Robin Dripps ’60
Robin Dripps is the T. David Fitz-Gibbon Professor of Architecture at the University of Virginia in Charlottesville. She teaches within the studio design sequence, lectures on architectural theory, and directs a seminar on the relationship between design intent and detail manifestation. Robin has been a School of Architecture faculty member since 1970 and where she continues to challenge and inspire students through her exemplary teaching. The Association of Collegiate Schools of Architecture (ACSA) honored her teaching with its Distinguished Professorship Award in 1992. In 2017, Robin was named Most Admired Educator by Design Intelligence. Robin was particularly recognized for her “outstanding contribution to the education and development of future practitioners, and for furthering the professions of architecture, engineering, construction and design.”
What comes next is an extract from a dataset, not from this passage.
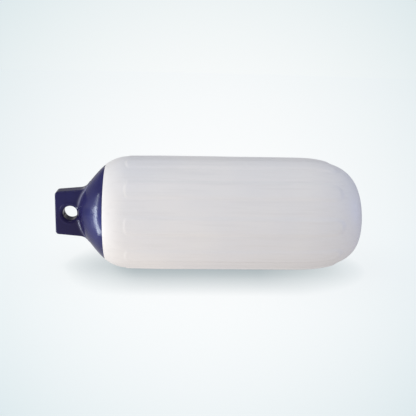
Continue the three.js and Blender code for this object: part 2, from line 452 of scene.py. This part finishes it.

Educated at Princeton (B.A. in architecture) and the University of Pennsylvania (M.A. in architecture), she has been writing and lecturing on the structure of myth as a fundamental basis for architectural form. This work was published as The First House: Myth, Paradigm, and the Task of Architecture, where it received a Phi Beta Kappa book award in 1999.
Robin is also the designer and driver of a 1934 Ford land-speed race car that has held two world speed records. Her record-chasing race car was featured in the Wall Street Journal.